◆ **TASK GOAL**: Examine each line of the data. Copy those that contain the string "parts".

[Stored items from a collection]
►

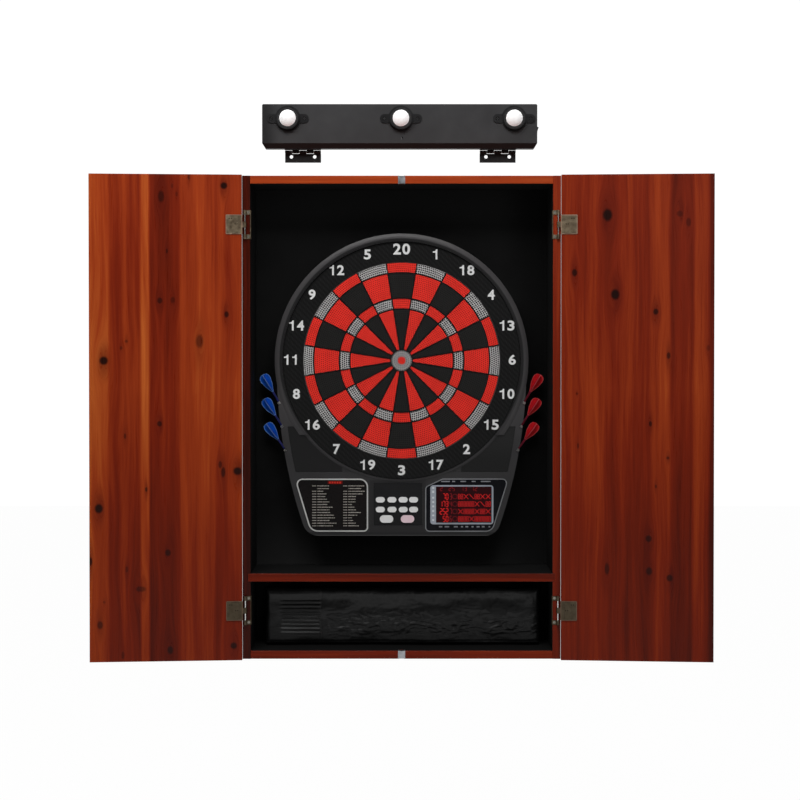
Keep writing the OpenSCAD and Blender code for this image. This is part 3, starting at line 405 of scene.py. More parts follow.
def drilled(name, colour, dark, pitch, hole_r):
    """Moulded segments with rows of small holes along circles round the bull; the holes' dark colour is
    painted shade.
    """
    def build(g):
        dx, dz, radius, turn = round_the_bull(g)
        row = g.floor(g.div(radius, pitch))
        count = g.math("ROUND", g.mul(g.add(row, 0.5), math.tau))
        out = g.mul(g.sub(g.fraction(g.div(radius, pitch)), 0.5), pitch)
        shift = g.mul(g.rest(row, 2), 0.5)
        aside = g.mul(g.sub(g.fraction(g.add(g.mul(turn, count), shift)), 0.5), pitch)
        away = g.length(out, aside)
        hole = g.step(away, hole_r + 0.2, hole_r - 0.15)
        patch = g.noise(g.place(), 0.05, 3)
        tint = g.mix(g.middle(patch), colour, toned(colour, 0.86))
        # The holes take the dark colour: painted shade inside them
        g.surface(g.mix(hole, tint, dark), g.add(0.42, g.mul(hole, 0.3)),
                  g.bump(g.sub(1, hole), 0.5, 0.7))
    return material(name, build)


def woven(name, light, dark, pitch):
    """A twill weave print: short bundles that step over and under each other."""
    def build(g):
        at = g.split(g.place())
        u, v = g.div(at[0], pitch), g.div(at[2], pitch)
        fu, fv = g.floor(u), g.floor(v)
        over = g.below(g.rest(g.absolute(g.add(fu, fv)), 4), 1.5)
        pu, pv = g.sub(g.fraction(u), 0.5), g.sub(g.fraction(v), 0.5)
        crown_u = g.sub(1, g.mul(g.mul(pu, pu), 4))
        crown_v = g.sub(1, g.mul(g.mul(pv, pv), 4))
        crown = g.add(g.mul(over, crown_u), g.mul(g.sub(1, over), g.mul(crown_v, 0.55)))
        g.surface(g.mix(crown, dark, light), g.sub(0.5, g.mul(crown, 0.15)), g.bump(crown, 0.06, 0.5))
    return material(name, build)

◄
►

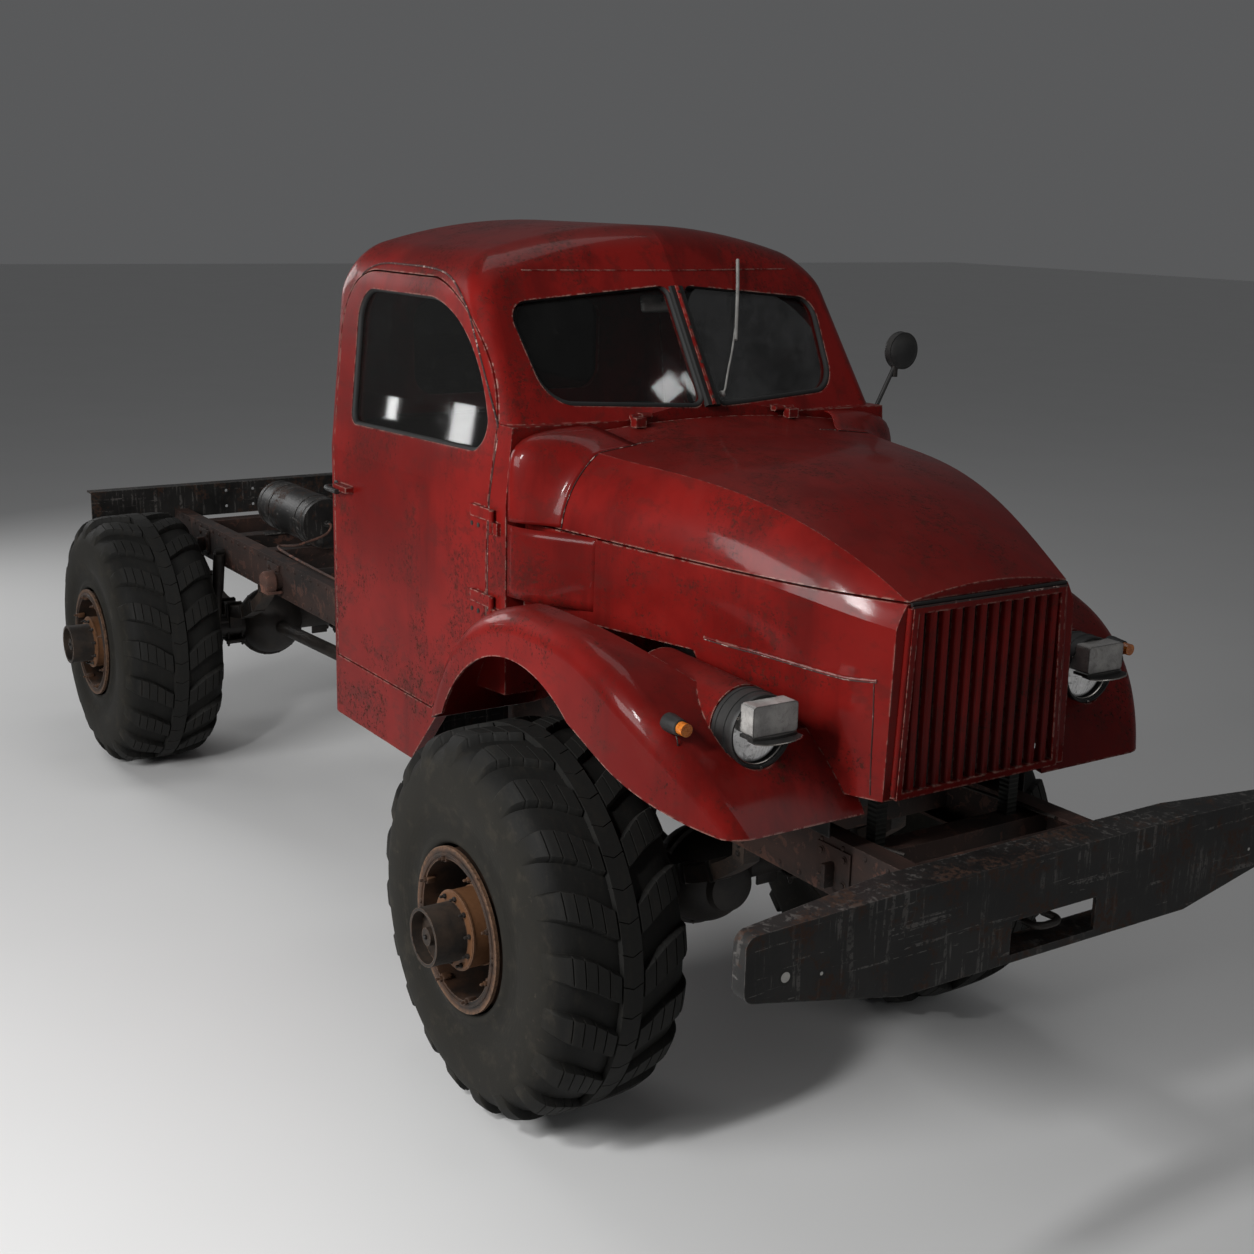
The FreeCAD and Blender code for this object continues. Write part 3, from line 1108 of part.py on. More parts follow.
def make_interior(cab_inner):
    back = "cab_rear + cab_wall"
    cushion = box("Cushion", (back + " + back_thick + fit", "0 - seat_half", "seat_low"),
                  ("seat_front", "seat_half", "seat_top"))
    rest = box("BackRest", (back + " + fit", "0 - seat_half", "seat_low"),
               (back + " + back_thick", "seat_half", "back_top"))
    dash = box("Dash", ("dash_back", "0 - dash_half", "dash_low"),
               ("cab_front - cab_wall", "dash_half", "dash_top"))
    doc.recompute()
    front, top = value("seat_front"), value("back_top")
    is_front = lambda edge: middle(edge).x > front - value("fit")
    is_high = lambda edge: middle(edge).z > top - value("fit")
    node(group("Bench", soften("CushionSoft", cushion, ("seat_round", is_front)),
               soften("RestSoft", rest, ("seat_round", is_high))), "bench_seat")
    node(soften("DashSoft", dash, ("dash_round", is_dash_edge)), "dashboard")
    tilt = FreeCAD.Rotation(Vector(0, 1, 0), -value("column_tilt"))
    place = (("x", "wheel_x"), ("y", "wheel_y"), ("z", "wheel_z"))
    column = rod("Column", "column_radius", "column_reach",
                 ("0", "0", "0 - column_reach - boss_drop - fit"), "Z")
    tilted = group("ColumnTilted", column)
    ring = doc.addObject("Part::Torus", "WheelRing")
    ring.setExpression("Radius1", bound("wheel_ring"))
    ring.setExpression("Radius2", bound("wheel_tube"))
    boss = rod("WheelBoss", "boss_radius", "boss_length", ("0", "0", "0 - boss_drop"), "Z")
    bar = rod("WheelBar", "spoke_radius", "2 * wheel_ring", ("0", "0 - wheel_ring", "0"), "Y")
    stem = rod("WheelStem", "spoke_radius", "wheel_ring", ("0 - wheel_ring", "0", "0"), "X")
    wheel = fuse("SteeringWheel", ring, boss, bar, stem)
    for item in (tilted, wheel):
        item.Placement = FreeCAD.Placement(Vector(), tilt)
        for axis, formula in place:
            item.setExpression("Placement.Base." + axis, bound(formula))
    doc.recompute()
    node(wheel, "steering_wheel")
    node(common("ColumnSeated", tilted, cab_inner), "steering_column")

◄

◆ **RESULT FOR THIS EXERCISE**:
Keep writing the OpenSCAD and Blender code for this image. This is part 3, starting at line 405 of scene.py. More parts follow.
The FreeCAD and Blender code for this object continues. Write part 3, from line 1108 of part.py on. More parts follow.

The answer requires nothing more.